### INSTRUCTIONS TO FOLLOW
Up to and including the line containing "return Vector((*(self.rim +", please reproduce the lines of the listing below, starting from the top.

>> start GIVEN MATERIAL

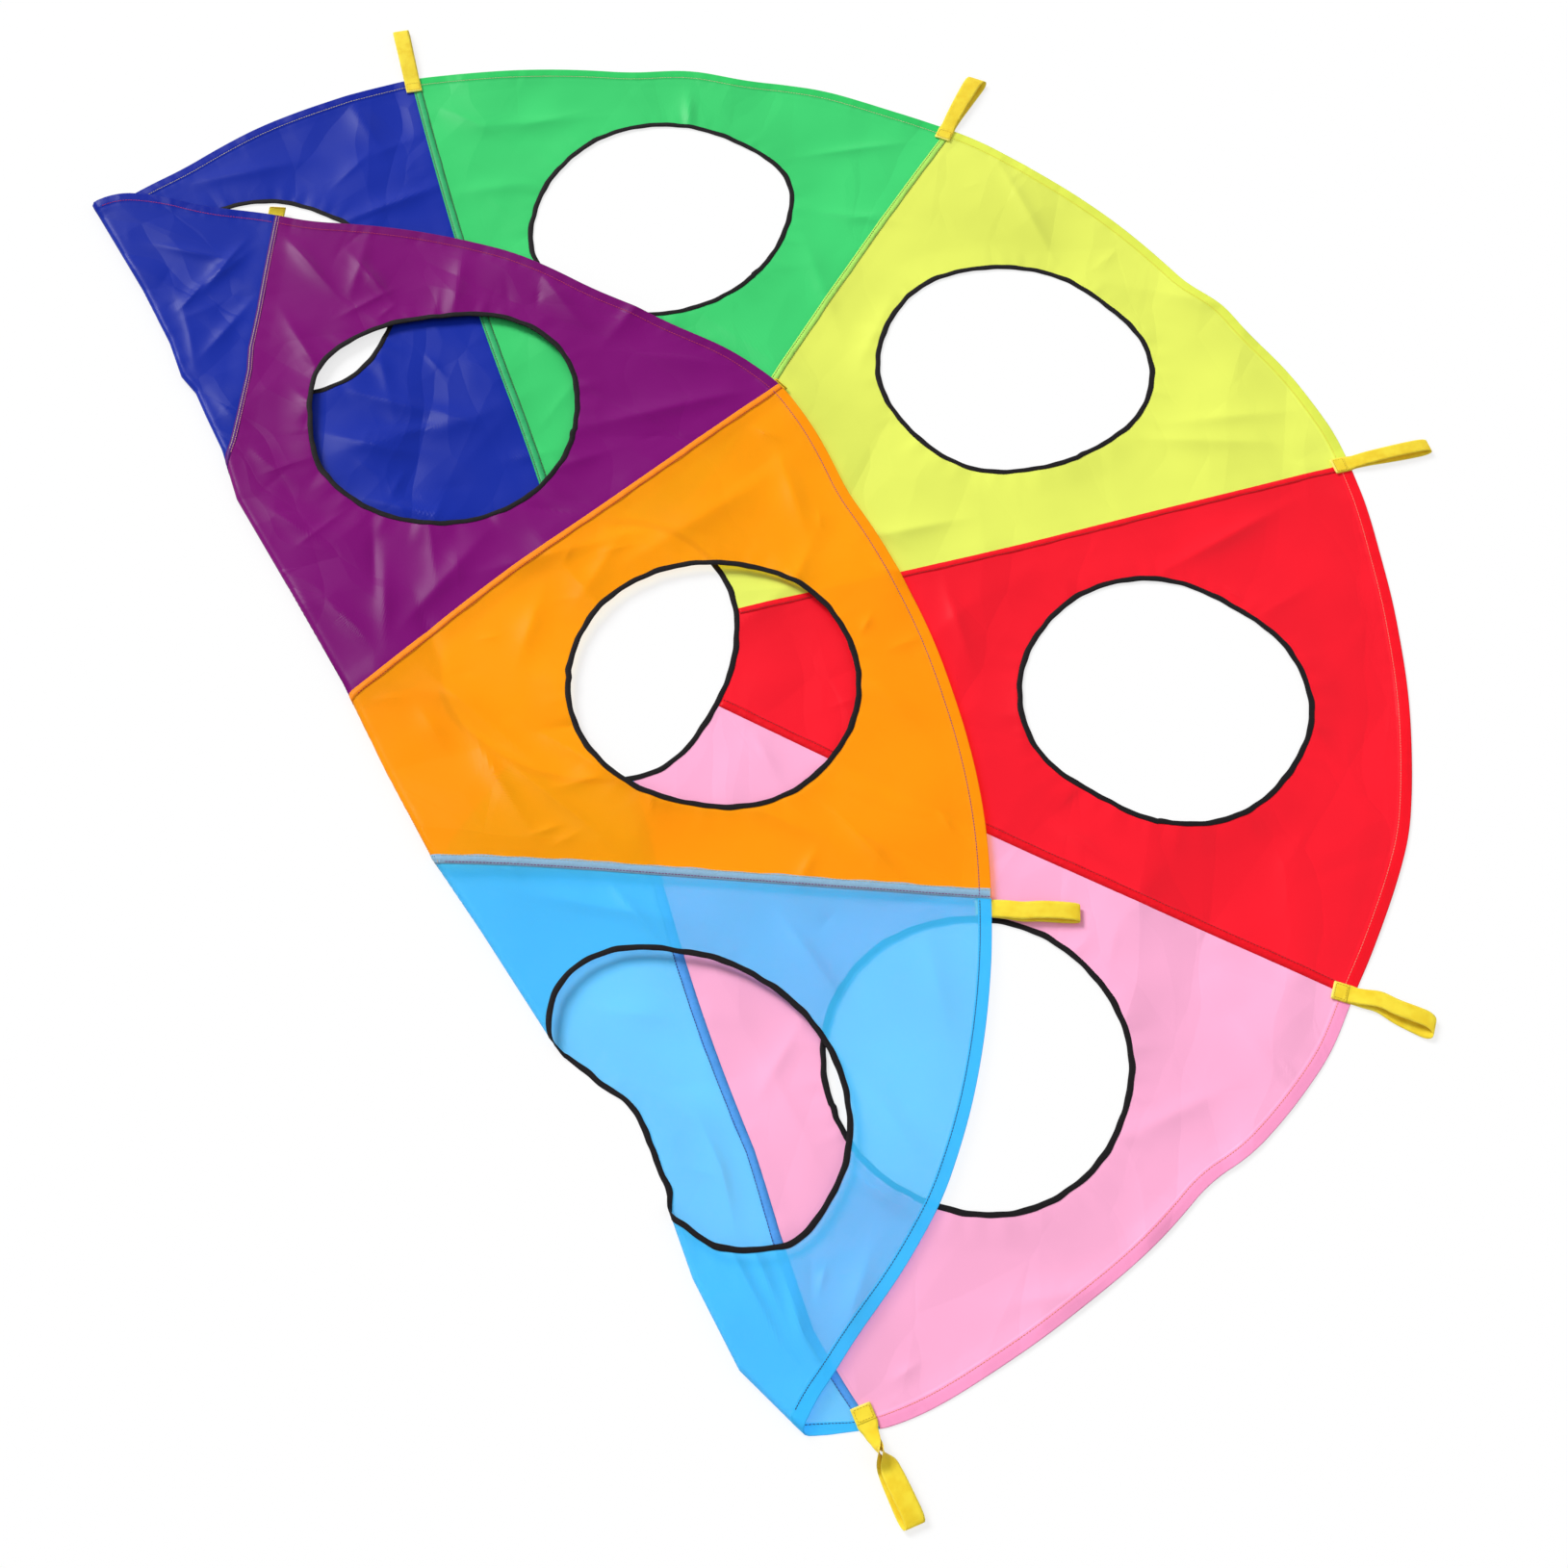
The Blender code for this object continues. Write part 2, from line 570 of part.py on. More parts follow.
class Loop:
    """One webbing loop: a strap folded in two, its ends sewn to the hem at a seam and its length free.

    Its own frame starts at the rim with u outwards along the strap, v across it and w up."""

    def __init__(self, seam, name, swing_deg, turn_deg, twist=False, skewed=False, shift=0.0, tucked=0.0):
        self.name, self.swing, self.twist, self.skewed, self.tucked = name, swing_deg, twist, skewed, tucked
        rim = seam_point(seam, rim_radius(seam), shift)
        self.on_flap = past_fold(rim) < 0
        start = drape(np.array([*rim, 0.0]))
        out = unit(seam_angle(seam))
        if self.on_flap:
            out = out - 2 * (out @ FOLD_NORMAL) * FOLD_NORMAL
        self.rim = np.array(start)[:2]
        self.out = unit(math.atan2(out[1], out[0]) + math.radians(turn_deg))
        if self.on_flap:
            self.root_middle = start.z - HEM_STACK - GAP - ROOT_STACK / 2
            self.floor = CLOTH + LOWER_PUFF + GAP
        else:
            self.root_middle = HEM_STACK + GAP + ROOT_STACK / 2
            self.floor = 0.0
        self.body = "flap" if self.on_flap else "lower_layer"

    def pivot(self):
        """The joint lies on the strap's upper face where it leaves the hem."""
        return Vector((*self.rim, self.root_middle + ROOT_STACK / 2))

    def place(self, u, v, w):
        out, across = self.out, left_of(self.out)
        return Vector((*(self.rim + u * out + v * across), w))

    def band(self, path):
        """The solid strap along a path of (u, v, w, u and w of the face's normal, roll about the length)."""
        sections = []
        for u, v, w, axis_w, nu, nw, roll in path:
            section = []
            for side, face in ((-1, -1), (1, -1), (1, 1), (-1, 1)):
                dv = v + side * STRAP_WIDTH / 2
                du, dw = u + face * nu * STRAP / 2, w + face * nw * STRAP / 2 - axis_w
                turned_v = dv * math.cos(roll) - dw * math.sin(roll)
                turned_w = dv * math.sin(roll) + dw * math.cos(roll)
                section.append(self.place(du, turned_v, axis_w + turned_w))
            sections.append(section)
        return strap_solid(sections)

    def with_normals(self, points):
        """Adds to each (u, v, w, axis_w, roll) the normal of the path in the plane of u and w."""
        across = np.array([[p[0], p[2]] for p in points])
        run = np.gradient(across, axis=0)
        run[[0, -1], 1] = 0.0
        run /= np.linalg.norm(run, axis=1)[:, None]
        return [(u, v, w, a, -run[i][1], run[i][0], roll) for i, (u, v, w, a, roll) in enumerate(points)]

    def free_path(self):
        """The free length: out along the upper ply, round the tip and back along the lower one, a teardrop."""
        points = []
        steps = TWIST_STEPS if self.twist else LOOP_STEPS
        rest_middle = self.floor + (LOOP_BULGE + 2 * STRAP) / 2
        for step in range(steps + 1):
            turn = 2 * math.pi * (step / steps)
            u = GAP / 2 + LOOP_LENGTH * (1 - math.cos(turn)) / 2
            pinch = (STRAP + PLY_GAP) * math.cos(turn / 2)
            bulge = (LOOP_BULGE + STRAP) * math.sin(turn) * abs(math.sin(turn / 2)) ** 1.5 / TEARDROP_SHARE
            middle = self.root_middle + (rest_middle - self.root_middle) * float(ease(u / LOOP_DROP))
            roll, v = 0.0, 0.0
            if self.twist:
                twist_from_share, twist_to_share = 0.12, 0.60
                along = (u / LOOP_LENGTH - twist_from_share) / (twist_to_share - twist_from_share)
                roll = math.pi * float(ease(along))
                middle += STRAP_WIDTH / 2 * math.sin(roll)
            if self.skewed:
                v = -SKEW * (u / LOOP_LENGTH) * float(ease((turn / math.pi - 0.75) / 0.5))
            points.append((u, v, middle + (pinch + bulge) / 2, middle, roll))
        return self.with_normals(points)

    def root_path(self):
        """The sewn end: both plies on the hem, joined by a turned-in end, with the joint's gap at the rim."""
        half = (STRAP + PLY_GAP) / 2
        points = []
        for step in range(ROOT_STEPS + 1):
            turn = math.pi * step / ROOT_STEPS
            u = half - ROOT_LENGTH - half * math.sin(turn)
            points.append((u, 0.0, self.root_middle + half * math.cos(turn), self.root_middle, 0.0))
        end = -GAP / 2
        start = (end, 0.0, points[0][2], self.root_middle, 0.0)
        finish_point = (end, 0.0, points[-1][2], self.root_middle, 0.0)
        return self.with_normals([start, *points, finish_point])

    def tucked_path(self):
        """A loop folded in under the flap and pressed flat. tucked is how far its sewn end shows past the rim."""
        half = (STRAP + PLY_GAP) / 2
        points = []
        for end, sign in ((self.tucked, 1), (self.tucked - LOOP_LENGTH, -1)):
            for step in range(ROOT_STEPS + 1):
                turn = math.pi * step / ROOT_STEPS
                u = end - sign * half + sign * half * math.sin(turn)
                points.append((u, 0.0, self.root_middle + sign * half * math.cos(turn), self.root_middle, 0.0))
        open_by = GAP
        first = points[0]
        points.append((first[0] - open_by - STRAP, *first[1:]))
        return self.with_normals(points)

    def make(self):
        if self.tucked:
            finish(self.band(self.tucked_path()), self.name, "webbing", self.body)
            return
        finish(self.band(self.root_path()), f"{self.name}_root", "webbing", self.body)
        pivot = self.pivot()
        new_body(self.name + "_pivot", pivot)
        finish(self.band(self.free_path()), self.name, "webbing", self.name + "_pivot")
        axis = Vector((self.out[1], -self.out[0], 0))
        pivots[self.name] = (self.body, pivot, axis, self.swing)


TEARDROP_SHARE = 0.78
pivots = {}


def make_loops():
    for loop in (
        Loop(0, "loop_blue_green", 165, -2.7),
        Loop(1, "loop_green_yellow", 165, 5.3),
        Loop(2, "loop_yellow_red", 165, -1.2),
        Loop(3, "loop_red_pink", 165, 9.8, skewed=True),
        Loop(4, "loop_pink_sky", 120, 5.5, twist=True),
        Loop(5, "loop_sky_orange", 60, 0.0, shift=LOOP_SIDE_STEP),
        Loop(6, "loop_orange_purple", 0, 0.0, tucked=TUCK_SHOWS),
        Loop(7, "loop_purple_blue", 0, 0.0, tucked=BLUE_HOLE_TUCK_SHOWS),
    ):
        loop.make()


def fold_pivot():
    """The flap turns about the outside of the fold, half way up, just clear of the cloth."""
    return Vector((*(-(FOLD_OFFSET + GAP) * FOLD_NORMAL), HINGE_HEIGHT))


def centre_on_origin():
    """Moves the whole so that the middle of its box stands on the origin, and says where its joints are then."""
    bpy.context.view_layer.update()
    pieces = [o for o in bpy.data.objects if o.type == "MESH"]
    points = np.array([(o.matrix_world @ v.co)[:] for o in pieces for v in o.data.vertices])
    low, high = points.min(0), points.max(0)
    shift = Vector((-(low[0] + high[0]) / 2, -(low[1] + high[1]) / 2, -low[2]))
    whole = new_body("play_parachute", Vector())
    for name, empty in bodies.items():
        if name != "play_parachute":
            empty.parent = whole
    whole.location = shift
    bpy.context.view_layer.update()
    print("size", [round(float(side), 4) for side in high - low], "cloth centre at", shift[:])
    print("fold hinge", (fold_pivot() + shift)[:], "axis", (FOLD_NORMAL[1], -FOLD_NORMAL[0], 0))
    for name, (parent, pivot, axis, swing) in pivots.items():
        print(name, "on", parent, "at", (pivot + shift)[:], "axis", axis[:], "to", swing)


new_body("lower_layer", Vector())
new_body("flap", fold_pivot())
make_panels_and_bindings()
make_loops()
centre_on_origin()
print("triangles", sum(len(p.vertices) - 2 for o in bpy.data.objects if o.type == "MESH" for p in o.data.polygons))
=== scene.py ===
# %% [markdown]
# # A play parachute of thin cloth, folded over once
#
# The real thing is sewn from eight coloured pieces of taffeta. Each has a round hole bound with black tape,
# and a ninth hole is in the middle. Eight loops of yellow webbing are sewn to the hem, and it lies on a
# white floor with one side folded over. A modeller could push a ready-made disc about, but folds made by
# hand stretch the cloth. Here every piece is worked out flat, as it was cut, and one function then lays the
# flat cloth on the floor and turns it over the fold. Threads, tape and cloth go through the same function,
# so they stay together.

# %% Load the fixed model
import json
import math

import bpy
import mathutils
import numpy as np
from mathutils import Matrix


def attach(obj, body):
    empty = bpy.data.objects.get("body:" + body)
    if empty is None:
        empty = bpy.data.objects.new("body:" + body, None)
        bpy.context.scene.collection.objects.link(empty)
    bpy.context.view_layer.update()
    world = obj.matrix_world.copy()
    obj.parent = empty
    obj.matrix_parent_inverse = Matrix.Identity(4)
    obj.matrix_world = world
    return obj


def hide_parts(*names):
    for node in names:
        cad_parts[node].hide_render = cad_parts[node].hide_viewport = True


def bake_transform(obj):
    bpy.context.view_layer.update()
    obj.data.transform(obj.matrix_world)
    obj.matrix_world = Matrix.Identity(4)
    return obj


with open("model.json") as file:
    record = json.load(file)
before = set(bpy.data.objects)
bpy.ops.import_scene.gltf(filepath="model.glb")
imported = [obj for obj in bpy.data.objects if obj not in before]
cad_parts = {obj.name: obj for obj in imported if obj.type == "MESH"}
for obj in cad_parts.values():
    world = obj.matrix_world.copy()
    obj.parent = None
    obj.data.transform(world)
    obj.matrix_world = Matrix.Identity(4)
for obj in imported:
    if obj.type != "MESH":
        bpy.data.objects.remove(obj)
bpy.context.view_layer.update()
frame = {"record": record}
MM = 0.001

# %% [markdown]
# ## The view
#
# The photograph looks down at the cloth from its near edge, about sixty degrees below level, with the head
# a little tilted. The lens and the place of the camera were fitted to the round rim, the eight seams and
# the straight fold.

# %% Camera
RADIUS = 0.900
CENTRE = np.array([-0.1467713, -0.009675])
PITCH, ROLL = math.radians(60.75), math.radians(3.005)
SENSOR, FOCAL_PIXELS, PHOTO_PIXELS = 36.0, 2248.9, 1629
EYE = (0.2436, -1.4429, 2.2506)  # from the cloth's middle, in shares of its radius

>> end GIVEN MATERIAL

### RESPONSE TO THE TASK
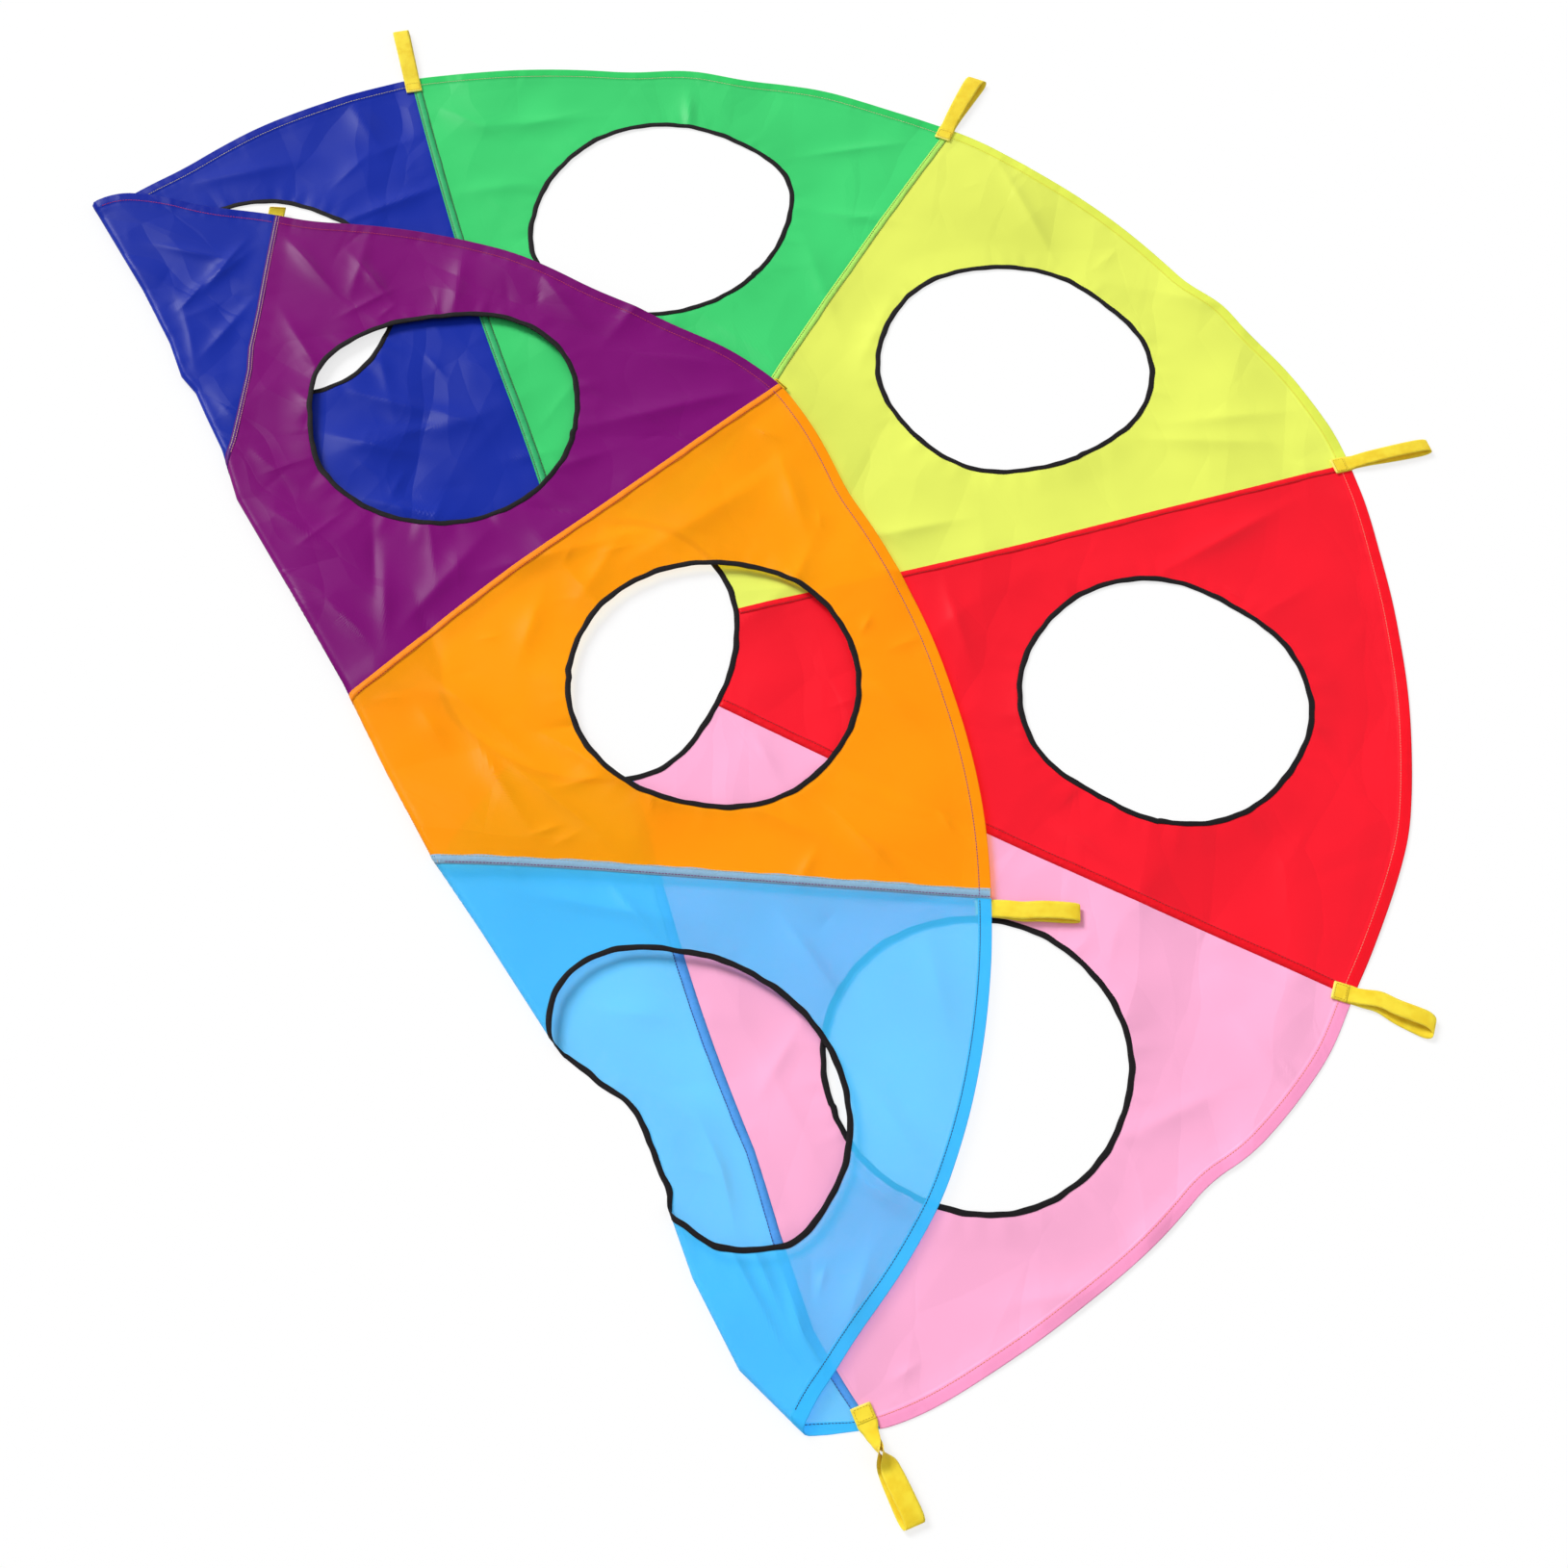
The Blender code for this object continues. Write part 2, from line 570 of part.py on. More parts follow.
class Loop:
    """One webbing loop: a strap folded in two, its ends sewn to the hem at a seam and its length free.

    Its own frame starts at the rim with u outwards along the strap, v across it and w up."""

    def __init__(self, seam, name, swing_deg, turn_deg, twist=False, skewed=False, shift=0.0, tucked=0.0):
        self.name, self.swing, self.twist, self.skewed, self.tucked = name, swing_deg, twist, skewed, tucked
        rim = seam_point(seam, rim_radius(seam), shift)
        self.on_flap = past_fold(rim) < 0
        start = drape(np.array([*rim, 0.0]))
        out = unit(seam_angle(seam))
        if self.on_flap:
            out = out - 2 * (out @ FOLD_NORMAL) * FOLD_NORMAL
        self.rim = np.array(start)[:2]
        self.out = unit(math.atan2(out[1], out[0]) + math.radians(turn_deg))
        if self.on_flap:
            self.root_middle = start.z - HEM_STACK - GAP - ROOT_STACK / 2
            self.floor = CLOTH + LOWER_PUFF + GAP
        else:
            self.root_middle = HEM_STACK + GAP + ROOT_STACK / 2
            self.floor = 0.0
        self.body = "flap" if self.on_flap else "lower_layer"

    def pivot(self):
        """The joint lies on the strap's upper face where it leaves the hem."""
        return Vector((*self.rim, self.root_middle + ROOT_STACK / 2))

    def place(self, u, v, w):
        out, across = self.out, left_of(self.out)
        return Vector((*(self.rim + u * out + v * across), w))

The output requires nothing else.